Citylife: Palm Springs chillin
There are plenty of things to say about LA when comparing it to cities like Chicago: there’s too much driving, the buildings are ugly, everybody’s fake, everybody looks fake, everybody’s trying to make it. And while for the most part these observations are true, the only thing truer is that Palm Springs is worse. It’s hotter, the people look crisper, they’ve already made it and look at you askew, knowing that you are just a transient.
When you leave LA you drive through the desert, past Windmill Alley and, eventually, on the horizon there comes an oasis. You see the palm trees and the fresh-paved roads and you can just feel the elderly vibe. It’s mad special. You know they’re somewhere out there, cruising in golf carts wearing visors and white cotton cropped pants and talking about money and, all of the sudden, you just get it.
One hundred and twelve degrees is hot as hell, but in that good dry heat you don’t have to worry about your hair set loosening or your sensible Oldsmobile rusting out and you can pretty much drive your RV over the rolling landscape with ease. Exceptionally toned old men jog good-naturedly through the streets and would-be-blue-haired-if-it-weren’t-Palm-Springs ladies roll deep past the misters that spray out from every store front. You can feel why grandparents retire here and gay men gather here and why the Dinah Shore Weekend makes for a weekend to regret.
I myself was in Palm Springs to celebrate a friend’s birthday at the Ace Hotel, a hipster hotel franchise, to sit pool-side surrounded by a bunch of people from LA who were “just trying to get away from the scene.”

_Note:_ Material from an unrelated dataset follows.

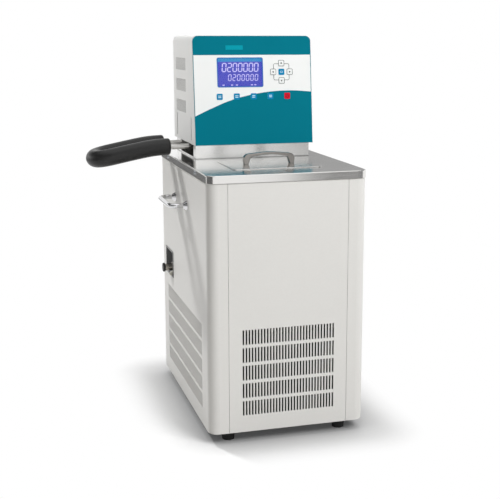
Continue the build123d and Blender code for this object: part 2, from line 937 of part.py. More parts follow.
def cooling_coil():
    """Flat serpentine at the tank's right wall, its two ends led through the neck and down behind the tank."""
    low = tank_floor + rod_foot
    over = plate_top + rod_top
    end = deck_z - line_end
    points = [(coil_x, line_y, end), (coil_x, line_y, over)]
    points += [(coil_x, coil_rise, over), (coil_x, coil_rise, low)]
    for row in range(coil_rows):
        z = low + row * coil_pitch
        ends = (coil_front, coil_back) if row % 2 else (coil_back, coil_front)
        if row:
            points.append((coil_x, ends[0], z))
        points.append((coil_x, ends[1], z))
    points += [(coil_x, coil_back, over), (line_x, coil_back, over)]
    points += [(line_x, line_y, over), (line_x, line_y, end)]
    return tube(points, coil_bend, rod_r)


def temperature_probe():
    rod = drum(probe_r, probe_x, probe_y, plate_top - probe_l, plate_top)
    return rod + drum(2 * probe_r, probe_x, probe_y, plate_top, plate_top + rod_top)


# Refrigeration set

def compressor():
    """Hermetic shell with domed ends on a foot plate."""
    z0 = pan_top + grommet_h
    shell = drum(comp_r, comp_x, comp_y, z0 + comp_plate, z0 + comp_h)
    shell = fillet(shell.edges().filter_by(GeomType.CIRCLE), comp_edge)
    width = 2 * (comp_foot_x + comp_plate_rim)
    depth = 2 * (comp_foot_y + comp_plate_rim)
    plate = extrude(RectangleRounded(width, depth, comp_plate_rim), comp_plate)
    return shell + Pos(comp_x, comp_y, z0) * plate


def compressor_grommets():
    grommets = []
    for x in (-comp_foot_x, comp_foot_x):
        for y in (-comp_foot_y, comp_foot_y):
            grommets.append(drum(grommet_r, comp_x + x, comp_y + y, pan_top, pan_top + grommet_h))
    return Compound(children=grommets)


def cond_y():
    """Front and rear faces of the condenser."""
    front = -back_y + sheet + flange_w + cond_front
    return front, front + cond_d


def condenser():
    """Fin block: upright fins front and rear of a core, between two headers."""
    front, rear = cond_y()
    half = cond_w / 2
    core = block(-half, half, front, rear, pan_top, pan_top + cond_h)
    pitch = (cond_w - 2 * header_w + fin_t) / fin_count
    side = (cond_d - fin_core) / 2
    tools = []
    for index in range(fin_count):
        x = -half + header_w + index * pitch
        for y0 in (front, rear - side):
            tools.append(block(x, x + pitch - fin_t, y0, y0 + side, pan_top + fin_t, pan_top + cond_h - fin_t))
    return core - tools


def fan_z():
    return pan_top + cond_h / 2


def fan_shroud():
    """Tray behind the condenser with a round opening, and side flanges for the motor strap."""
    half = shroud_w / 2
    y0 = cond_y()[1]
    top = pan_top + cond_h
    tray = block(-half, half, y0, y0 + shroud_depth, pan_top, top)
    tray -= block(-half + shroud_t, half - shroud_t, y0 + shroud_t, y0 + shroud_depth, pan_top + shroud_t, top)
    strap = block(-half + shroud_t, half - shroud_t, y0 + shroud_depth - strap_t, y0 + shroud_depth,
                  fan_z() - strap_h / 2, fan_z() + strap_h / 2)
    hole = rod_y(fan_r + fan_tip, 0, y0 - punch, y0 + shroud_t + punch, fan_z())
    return tray + strap - hole - rod_y(shaft_r + fan_gap, 0, y0, y0 + shroud_depth + punch, fan_z())


def fan_motor():
    y0 = cond_y()[1] + shroud_depth
    body = rod_y(fan_motor_r, 0, y0, y0 + fan_motor_l, fan_z())
    body = fillet(body.edges(), edge_r)
    return body - rod_y(shaft_r + run_fit, 0, y0, y0 + fan_motor_l / 2, fan_z())


def fan():
    """Axial fan on its shaft: pitched blades round a hub."""
    y0 = cond_y()[1] + shroud_t + fan_gap
    hub = rod_y(fan_hub_r, 0, y0, y0 + fan_depth, fan_z())
    hub += rod_y(shaft_r, 0, y0 + fan_depth, cond_y()[1] + shroud_depth + fan_motor_l / 2 - punch, fan_z())
    length = fan_r - fan_hub_r + fan_tip
    for index in range(fan_blades_n):
        blade = Pos(0, 0, fan_r - length / 2) * Rot(0, 0, fan_pitch) * Box(fan_chord, fan_blade_t, length)
        place = Pos(0, y0 + fan_depth / 2, fan_z()) * Rot(0, index * 360 / fan_blades_n, 0)
        hub += place * blade
    reach = rod_y(fan_r, 0, y0, y0 + 2 * shroud_depth + fan_motor_l, fan_z())
    return hub & reach


def filter_drier():
    body = drum(drier_r, drier_x, drier_y, drier_z, drier_z + drier_l)
    return fillet(body.edges(), drier_r / 2)


def suction_line():
    top = pan_top + grommet_h + comp_h
    x = comp_x + suction_x
    y = comp_y + suction_y
    over = top + suction_rise
    points = [(line_x, line_y, deck_z - line_end), (line_x, line_y, over), (x, y, over), (x, y, top)]
    return tube(points, line_bend, line_r)


def capillary_line():
    join = deck_z - line_end
    high = join - capillary_drop
    points = [(coil_x, line_y, join), (coil_x, line_y, high), (drier_x, drier_y, high),
              (drier_x, drier_y, drier_z + drier_l)]
    return tube(points, line_bend, line_r)


def condenser_line():
    low = pan_top + run_low
    rear = cond_y()[1]
    stub_x = -cond_w / 2 + stub_inset
    points = [(drier_x, drier_y, drier_z), (drier_x, drier_y, low), (run_x, drier_y, low),
              (run_x, rear + 2 * line_bend, low), (stub_x, rear + 2 * line_bend, low), (stub_x, rear, low)]
    return tube(points, stub_bend, line_r)


def discharge_line():
    top = pan_top + grommet_h + comp_h
    x = comp_x + discharge_x
    y = comp_y + discharge_y
    over = top + discharge_rise
    cond_mid = sum(cond_y()) / 2
    points = [(x, y, top), (x, y, over), (x, cond_mid, over), (x, cond_mid, pan_top + cond_h)]
    return tube(points, line_bend, line_r)


# Drain

def drain_recess():
    """Pressed cup let into the left side, with a narrow rim outside the panel."""
    face = -side_x
    half_w = recess_w / 2
    half_h = recess_h / 2
    cup = block(face, face + recess_depth, drain_y - half_w, drain_y + half_w,
                recess_z - half_h, recess_z + half_h)
    rim = block(face - recess_t, face, drain_y - half_w - recess_rim, drain_y + half_w + recess_rim,
                recess_z - half_h - recess_rim, recess_z + half_h + recess_rim)
    hollow = block(face - recess_t, face + recess_depth - recess_t, drain_y - half_w + recess_t,
                   drain_y + half_w - recess_t, recess_z - half_h + recess_t, recess_z + half_h - recess_t)
    return cup + rim - hollow - rod_x(pipe_r + fit, face, face + 2 * recess_depth, drain_y, drain_z)


def drain_pipe():
    """From the tank's floor down and across to the valve."""
    back = -side_x + recess_depth - recess_t
    points = [(drain_x, drain_hole_y, tank_floor - tank_t), (drain_x, drain_hole_y, drain_z),
              (drain_x, drain_y, drain_z), (back, drain_y, drain_z)]
    return tube(points, return_bend, pipe_r, pipe_r - pipe_wall)


def drain_valve():
    """Quarter-turn angle valve: nut at the recess's back, round body, outlet boss towards the front."""
    back = -side_x + recess_depth - recess_t
    nut = Pos(back, drain_y, drain_z) * Rot(0, -90, 0) * extrude(RegularPolygon(valve_r + punch, 6), valve_nut)
    body = rod_x(valve_r, back - valve_nut, back - valve_l, drain_y, drain_z)
    boss = rod_y(spout_r + boss_wall, spout_x(), drain_y - valve_r - boss_l, drain_y, drain_z - boss_drop)
    front = back - valve_l
    gland = rod_x(gland_r, front, front - gland_l, drain_y, drain_z)
    bore = rod_x(stem_r + run_fit, front + stem_in + punch, front - gland_l - punch, drain_y, drain_z)
    return nut + body + boss + gland - bore


def spout_x():
    return -side_x + recess_depth - recess_t - valve_l + boss_in


def drain_spout():
    """White hose tail from the boss, turned outward over the recess's lower edge."""
    y = drain_y - valve_r - boss_l
    z = drain_z - boss_drop
    start = (spout_x(), y, z)
    corner = (spout_x(), y - spout_run, z)
    end = (-side_x - spout_out, y - spout_run - spout_side, z - spout_drop)
    return tube([start, corner, end], spout_bend, spout_r, spout_r - spout_wall)


def drain_knob():
    """Fluted round knob and its stem, turned about the valve's axis."""
    back = -side_x + recess_depth - recess_t
    inner = back - valve_l + stem_in
    low = back - valve_l - gland_l - stem_out
    disc = rod_x(knob_r, low, low - knob_t, drain_y, drain_z)
    disc = chamfer(disc.faces().sort_by(Axis.X)[0].edges(), punch)
    for index in range(knob_flutes):
        turn = math.radians(index * 360 / knob_flutes)
        y = drain_y + knob_r * math.cos(turn)
        disc -= rod_x(flute_r, low + punch, low - 2 * knob_t, y, drain_z + knob_r * math.sin(turn))
    return disc + rod_x(stem_r, inner, low, drain_y, drain_z)


# Handles

def bow_handle(side):
    """Chrome bow handle: round bar with two flared feet."""
    face = side * side_x
    out = side * (side_x + bow_reach)
    y0, y1 = bow_ys()
    bar = tube([(face, y0, bow_z), (out, y0, bow_z), (out, y1, bow_z), (face, y1, bow_z)], bow_bend, bow_r)
    for y in (y0, y1):
        foot_cone = Cone(bow_foot_r, bow_r, bow_foot_l)
        bar += Pos(face + side * bow_foot_l / 2, y, bow_z) * Rot(0, side * 90, 0) * foot_cone
    return bar - [rod_x(foot_screw_r + screw_fit, face, face + side * bow_screw_l, y, bow_z) for y in (y0, y1)]


def handle_screws():
    """Screws from inside the cabinet out into the bow handles."""
    screws = []
    for side in (-1, 1):
        inner = side * (side_x - sheet)
        for y in bow_ys():
            shank = rod_x(foot_screw_r, inner, side * (side_x + bow_screw_l - punch), y, bow_z)
            screws.append(shank + rod_x(2 * foot_screw_r, inner - side * 2 * screw_head_h, inner, y, bow_z))
    return Compound(children=screws)


# Power inlet

def power_inlet():
    """Flanged appliance inlet with three flat pins in its well."""
    half_w = inlet_w / 2
    half_h = inlet_h / 2
    rim = block(inlet_x - half_w - inlet_rim, inlet_x + half_w + inlet_rim, back_y, back_y + inlet_flange,
                inlet_z - half_h - inlet_wall, inlet_z + half_h + inlet_wall)
    body = block(inlet_x - half_w, inlet_x + half_w, back_y - inlet_deep, back_y,
                 inlet_z - half_h, inlet_z + half_h)
    well = block(inlet_x - half_w + inlet_wall, inlet_x + half_w - inlet_wall, back_y - inlet_deep + inlet_back,
                 back_y + inlet_flange, inlet_z - half_h + inlet_wall, inlet_z + half_h - inlet_wall)
    shell = rim + body - well
    for dx, dz in pin_spots:
        x = inlet_x + dx
        z = inlet_z + dz
        shell += block(x - pin_half_w, x + pin_half_w, back_y - inlet_deep + inlet_back, back_y - inlet_back,
                       z - pin_half_h, z + pin_half_h)
    return shell


def build():
    """Write every piece to its own file."""
    os.makedirs("parts", exist_ok=True)
    pieces = [
        left_side_panel, front_panel, rear_panel, base_pan, foot_screws, deck, deck_screws, bath_tank,
        tank_insulation, lid, lid_handle, lid_handle_screws, neck_skirt, head_hood, head_base, control_fascia,
        keypad_overlay, display_window, display_module, control_board, relay_box, pump_plate, pump_motor,
        pump_column, pump_housing, pump_shaft, pump_impeller, outlet_pipe, return_pipe, hose, immersion_heater,
        cooling_coil, temperature_probe, compressor, compressor_grommets, condenser, fan_shroud, fan_motor, fan,
        filter_drier, suction_line, capillary_line, condenser_line, discharge_line, drain_recess, drain_pipe,
        drain_valve, drain_spout, drain_knob, handle_screws, power_inlet,
    ]
    for piece in pieces:
        write(piece.__name__, piece())
    write("right_side_panel", side_panel(1))
    write("left_handle", bow_handle(-1))
    write("right_handle", bow_handle(1))
    names = ("front_left_foot", "front_right_foot", "rear_left_foot", "rear_right_foot")
    for name, (x, y) in zip(names, foot_places()):
        write(name, foot(x, y))


build()
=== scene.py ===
"""Looks of a heated circulating bath: painted cabinet, stainless deck, control head and insulated hose."""

import logging
import math
from collections.abc import Iterable, Sequence
from dataclasses import dataclass, field, replace
from enum import Enum

import bmesh
import bpy
from mathutils import Matrix, Vector


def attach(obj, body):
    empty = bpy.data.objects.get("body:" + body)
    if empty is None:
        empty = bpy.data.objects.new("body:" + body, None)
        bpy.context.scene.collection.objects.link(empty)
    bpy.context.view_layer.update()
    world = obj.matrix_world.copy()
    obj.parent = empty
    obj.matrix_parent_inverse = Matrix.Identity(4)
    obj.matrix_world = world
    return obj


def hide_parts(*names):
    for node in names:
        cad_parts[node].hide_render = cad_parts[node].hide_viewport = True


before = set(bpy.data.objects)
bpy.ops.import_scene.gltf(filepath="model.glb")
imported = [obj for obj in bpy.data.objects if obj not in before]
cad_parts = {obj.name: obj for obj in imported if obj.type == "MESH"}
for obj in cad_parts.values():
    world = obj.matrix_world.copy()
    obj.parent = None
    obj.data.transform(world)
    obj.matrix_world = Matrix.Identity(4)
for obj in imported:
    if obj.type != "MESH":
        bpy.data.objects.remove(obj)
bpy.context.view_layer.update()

LOG = logging.getLogger("bath")
MM = 0.001
CABINET = "cabinet"
# Edges flatter than this are shaded smooth.
SMOOTH_DEG = 35.0
# Printed ink and thin display layers are drawn thicker than the real hundredths of a millimetre, to show.
INK_MM = 0.12


class Grain(Enum):
    """How a surface was made, which sets its fine pattern."""

    PEEL = "peel"
    BRUSHED = "brushed"
    POLISHED = "polished"
    SPANGLE = "spangle"
    MOULDED = "moulded"
    CELLS = "cells"


def linear(code: str) -> tuple[float, float, float, float]:
    """Turn an sRGB hex colour to linear values.

    Args:
        code: Colour as "#RRGGBB".

    Returns:
        Linear red, green and blue, with an alpha of 1.
    """
    parts = [int(code[start:start + 2], 16) / 255 for start in (1, 3, 5)]
    red, green, blue = (v / 12.92 if v <= 0.04045 else ((v + 0.055) / 1.055) ** 2.4 for v in parts)
    return red, green, blue, 1.0


WHITE = linear("#FFFFFF")


def add_node(tree: bpy.types.NodeTree, kind: str, inputs: dict | None = None, **settings) -> bpy.types.Node:
    """Add one node with its settings, values and links.

    Args:
        tree: Node tree that gets the node.
        kind: Blender's name of the node type.
        inputs: Value or source socket for each named or numbered input.
        **settings: Properties of the node.

    Returns:
        The new node.
    """
    node = tree.nodes.new(kind)
    for name, value in settings.items():
        setattr(node, name, value)
    for key, value in (inputs or {}).items():
        if isinstance(value, bpy.types.NodeSocket):
            tree.links.new(value, node.inputs[key])
        else:
            node.inputs[key].default_value = value
    return node


def add_object(name: str, data: bpy.types.ID) -> bpy.types.Object:
    """Put new data in the scene.

    Args:
        name: Name of the object.
        data: Mesh, curve, lamp or camera data.

    Returns:
        The new object.
    """
    made = bpy.data.objects.new(name, data)
    bpy.context.scene.collection.objects.link(made)
    return made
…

My seven-person hater party crew rolled up well-tattooed with asymmetric haircuts, ironic bathing suits, a pit bull and a Chihuahua and plenty of delicious Tecate kept on ice. The pool was basically the hipster twilight zone — populated mostly by people who would like to think of themselves as hipsters, but what they don’t know is they’re all just Trixies and Bros. You know the type: shaved head, major arm muscles, low-slung board shorts and a tribal tattoos. The Trixies flounced about in especially tiny bathing suits that barely outlined the cracks of their asses, which were themselves barely outlined by deep tan lines. When it comes to water on the West Coast, and especially the Los Angeles Metropolitan Area at large, the rule of thumb is that if your ass-cheeks hang out, it’s all good. Have some shorts on? Let’s see them cheeks. Wearing a mini-skirt? Where them cheeks at?? Have jeans on? Show us your top cheeks!

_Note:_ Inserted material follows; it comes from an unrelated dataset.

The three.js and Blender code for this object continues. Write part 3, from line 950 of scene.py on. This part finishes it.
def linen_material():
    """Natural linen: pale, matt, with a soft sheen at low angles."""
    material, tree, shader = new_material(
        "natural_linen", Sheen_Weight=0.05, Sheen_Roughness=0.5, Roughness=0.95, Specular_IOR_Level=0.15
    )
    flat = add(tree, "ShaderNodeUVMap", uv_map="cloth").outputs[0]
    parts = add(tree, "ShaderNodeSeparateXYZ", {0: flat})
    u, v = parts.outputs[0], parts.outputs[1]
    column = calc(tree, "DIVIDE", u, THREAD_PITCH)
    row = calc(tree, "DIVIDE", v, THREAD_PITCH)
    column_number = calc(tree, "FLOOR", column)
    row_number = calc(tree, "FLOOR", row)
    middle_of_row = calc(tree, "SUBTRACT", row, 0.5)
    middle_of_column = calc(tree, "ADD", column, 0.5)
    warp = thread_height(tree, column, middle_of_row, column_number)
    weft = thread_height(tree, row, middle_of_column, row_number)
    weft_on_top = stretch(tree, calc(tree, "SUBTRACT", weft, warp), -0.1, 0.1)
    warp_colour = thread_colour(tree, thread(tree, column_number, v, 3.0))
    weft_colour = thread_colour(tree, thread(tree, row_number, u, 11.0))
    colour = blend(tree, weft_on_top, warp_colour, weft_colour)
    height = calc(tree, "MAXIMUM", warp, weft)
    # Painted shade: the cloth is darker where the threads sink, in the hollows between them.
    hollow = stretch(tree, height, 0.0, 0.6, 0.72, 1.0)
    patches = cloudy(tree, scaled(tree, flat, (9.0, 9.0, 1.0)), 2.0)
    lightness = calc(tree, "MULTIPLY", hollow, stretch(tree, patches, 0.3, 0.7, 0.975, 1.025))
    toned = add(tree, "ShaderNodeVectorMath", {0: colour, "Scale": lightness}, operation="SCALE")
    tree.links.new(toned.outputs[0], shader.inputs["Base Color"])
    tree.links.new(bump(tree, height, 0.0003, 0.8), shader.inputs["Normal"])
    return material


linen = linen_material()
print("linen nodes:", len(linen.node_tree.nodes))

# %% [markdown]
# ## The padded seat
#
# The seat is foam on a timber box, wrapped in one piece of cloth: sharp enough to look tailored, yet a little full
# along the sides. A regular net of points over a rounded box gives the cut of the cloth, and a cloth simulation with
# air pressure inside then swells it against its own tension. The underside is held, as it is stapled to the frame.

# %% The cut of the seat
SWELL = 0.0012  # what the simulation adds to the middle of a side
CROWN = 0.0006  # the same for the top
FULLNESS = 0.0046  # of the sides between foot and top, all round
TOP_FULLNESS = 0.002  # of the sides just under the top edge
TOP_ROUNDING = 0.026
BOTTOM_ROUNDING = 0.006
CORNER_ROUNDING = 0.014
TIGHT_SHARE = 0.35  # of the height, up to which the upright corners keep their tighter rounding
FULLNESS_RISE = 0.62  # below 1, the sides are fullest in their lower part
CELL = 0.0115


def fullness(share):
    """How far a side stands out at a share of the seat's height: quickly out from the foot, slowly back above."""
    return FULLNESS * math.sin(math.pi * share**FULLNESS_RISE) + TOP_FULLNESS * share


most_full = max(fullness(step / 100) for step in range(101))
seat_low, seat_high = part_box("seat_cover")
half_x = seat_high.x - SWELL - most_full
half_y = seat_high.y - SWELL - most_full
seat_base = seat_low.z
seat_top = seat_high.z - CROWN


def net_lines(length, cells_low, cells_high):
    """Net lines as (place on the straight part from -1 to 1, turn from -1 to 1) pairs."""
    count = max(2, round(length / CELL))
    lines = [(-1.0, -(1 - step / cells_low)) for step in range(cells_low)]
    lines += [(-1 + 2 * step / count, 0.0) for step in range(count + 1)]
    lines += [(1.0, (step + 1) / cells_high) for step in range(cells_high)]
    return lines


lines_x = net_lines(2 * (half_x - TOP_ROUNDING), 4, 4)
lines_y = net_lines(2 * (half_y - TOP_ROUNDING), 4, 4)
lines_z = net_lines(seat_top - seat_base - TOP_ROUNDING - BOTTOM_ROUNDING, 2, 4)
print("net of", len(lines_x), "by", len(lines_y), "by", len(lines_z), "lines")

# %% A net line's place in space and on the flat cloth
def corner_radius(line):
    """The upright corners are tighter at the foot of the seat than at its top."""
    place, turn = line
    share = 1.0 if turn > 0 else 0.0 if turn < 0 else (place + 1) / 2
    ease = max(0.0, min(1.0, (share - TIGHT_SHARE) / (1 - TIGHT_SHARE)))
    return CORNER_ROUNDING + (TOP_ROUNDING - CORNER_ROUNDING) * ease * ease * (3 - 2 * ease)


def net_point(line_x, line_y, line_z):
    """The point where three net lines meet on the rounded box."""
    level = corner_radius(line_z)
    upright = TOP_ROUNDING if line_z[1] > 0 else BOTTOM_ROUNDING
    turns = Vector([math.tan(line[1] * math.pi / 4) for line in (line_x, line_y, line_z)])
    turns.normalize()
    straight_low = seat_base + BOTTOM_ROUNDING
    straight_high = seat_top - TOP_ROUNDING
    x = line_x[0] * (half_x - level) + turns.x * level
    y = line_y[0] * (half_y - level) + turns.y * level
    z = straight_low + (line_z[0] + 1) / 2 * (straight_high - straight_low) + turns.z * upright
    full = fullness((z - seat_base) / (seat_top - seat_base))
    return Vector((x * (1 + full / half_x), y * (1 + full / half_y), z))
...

The pool water was a spicy 75 degrees during the day and pool boys kept a slow service of beer and sangria coming as a DJ played the latest indie music “must knows.” Aside from worrying about the potential for infectious disease spreading in the warm water, I worried mostly about how all of Palm Springs’ elderly population maintains in the heat. I floated on the water watching buff boys stalk girls playing dumb and I wondered what those old people were doing in that moment, how 81 degrees when the sun is down felt to them. What were they thinking of doing tomorrow when the sun rises too early and too hot. Were they so annoyed at this enclave of debauchery, of shouting and loud music and party tops.
I fell asleep that night to a distant thumping bass beat while my girl read aloud from “The Butcher’s Boy” as a sweet man with “wabi sabi” tattooed on his knuckles snored softly in the extra bed. Wabi sabi is something like accepting the beauty in imperfection. I thought for a moment that what saves Palm Springs also saves LA — if you can make it in LA as it tries to make sure the world understands that this town is This Town, you remember that you can drive a few miles and just over the sweaty road, you’ll see green trees and blue water.
Kemi Adeyemi is a life-long Midwesterner attending Graduate School in Northwestern’s Performance Studies department. When in Chicago, she rides her bike and plays in her band Hamburger Cave. She spends a lot of time in Los Angeles, where she mostly gets sun tans to show off when she returns to Chicago.